Aumenta le endorfine e abbassa il cortisolo. Ma le aspettative troppo alte e una mancata predisposizione potrebbero vanificare i vantaggi
Il viaggio è nella testa. Una frase fatta? Non proprio. Se da sempre per l’essere umano spostarsi, per dovere o per diletto, rappresenta una pietra miliare dell’esistenza, crocevia di emozioni, sfide e rinunce, il viaggio dei tempi moderni può essere invece una panacea per molti mali e sortire innumerevoli benefici a livello psicofisico purché venga affrontato con la giusta predisposizione d’animo . Ne abbiamo parlato con la dottoressa Francesca Andronico, psicologa del Viaggio, del Turismo e della Mobilità, autrice del libro Esperienze di Viaggio.
«Alcune persone hanno una predisposizione particolare nei confronti del viaggiare – spiega Andronico – che diventa un atto connaturato alla loro identità e personalità. Si tratta di persone con una spiccata intelligenza sociale ed emotiva. Ci sono poi persone meno inclini al viaggio ma che hanno necessità di viaggiare per determinati motivi. È qui che distinguiamo il viaggiatore dal turista: se il primo ha bisogno di esplorare e conoscere nuovi posti, il secondo ha bisogno semplicemente di spostarsi per staccare la spina dalla quotidianità o per socializzare».
«La scelta di un tipo di un viaggio, o vacanza, viene quindi condizionata da molteplici fattori – prosegue la psicologa – che influiscono anche sugli effetti del viaggio relativamente a chi lo compie. Veniamo agli effetti benefici, che scaturiscono tutti da un principio fondamentale: spostarsi, cambiare ambiente, uscire da una quotidianità che è fonte di stress, elimina le cause di quest’ultimo e e lo riduce fortemente (nel viaggiatore ben disposto). L’abbassamento dei livelli di cortisolo (l’ormone dello stress) incide positivamente su una serie di fattori quali la circolazione sanguigna, la pressione arteriosa e i livelli di glicemia. Da qui la consapevolezza che a una serie di benefici sul piano psichico si accompagnano benefici sul piano fisico».
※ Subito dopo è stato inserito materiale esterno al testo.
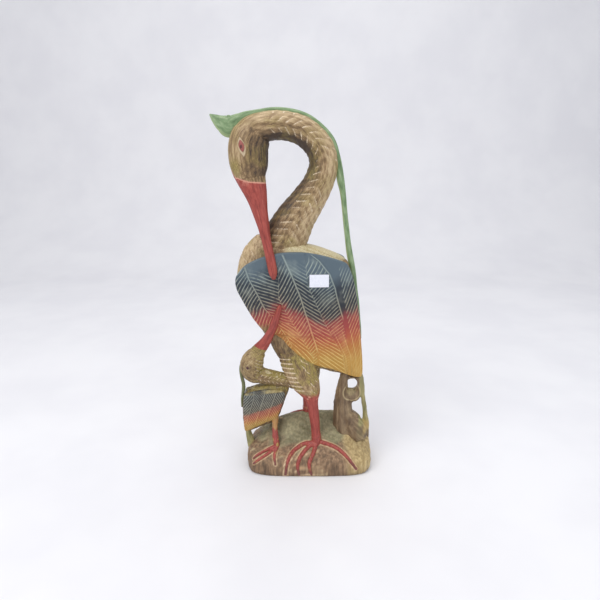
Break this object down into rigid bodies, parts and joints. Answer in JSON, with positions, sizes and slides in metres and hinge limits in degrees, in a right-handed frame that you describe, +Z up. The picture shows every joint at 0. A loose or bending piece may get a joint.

«Gli effetti positivi del viaggiare – sottolinea l’esperta – partono già dal momento della programmazione o della prenotazione del viaggio, secondo quello che in psicologia è noto come effetto anticipatorio della ricompensa: proiettarsi in un momento futuro positivo determina già un rilascio di endorfine, i neurotrasmettitori del benessere e un contestuale abbassamento dello stress. Viceversa, è interessante riflettere sul tempo successivo al viaggio (quindi il rientro) in cui i benefici continuano a sortire i loro effetti. Ed è qui che entra in gioco il tema delle aspettative…»
«Spesso si parte per un viaggio con aspettative molto alte che possono essere deluse da una serie di circostanze – precisa Andronico – ma anche al contrario si può restare entusiasti della particolare buona riuscita di un viaggio. Le aspettative deluse vanificano sicuramente l’effetto positivo, sia durante il viaggio che in seguito, ed è il motivo per cui è importante la predisposizione d’animo al viaggio, che si traduce in primis in organizzazione, flessibilità e spirito di adattamento (la prima per ridurre il rischio di impreviste, le seconde per gestirli, eventualmente, nel migliore dei modi o semplicemente “passarci sopra”). Se invece il beneficio apportato dal viaggio è stato altissimo – aggiunge – addirittura superiore alle aspettative, può subentrare la classica sindrome da rientro, che determina un momento di down e di forte difficoltà a riadattarsi alla routine quotidiana».
«In tema vale la pena ricordare la sindrome di wanderlust, l’ossessione del viaggiare, che è una condizione ascrivibile alle vere e proprie dipendenze. Si riscontra nelle persone che necessitano della scarica adrenalinica derivante da un viaggio – conclude la psicologa – e per i quali non viaggiare e non programmare un viaggio determina una crisi di astinenza».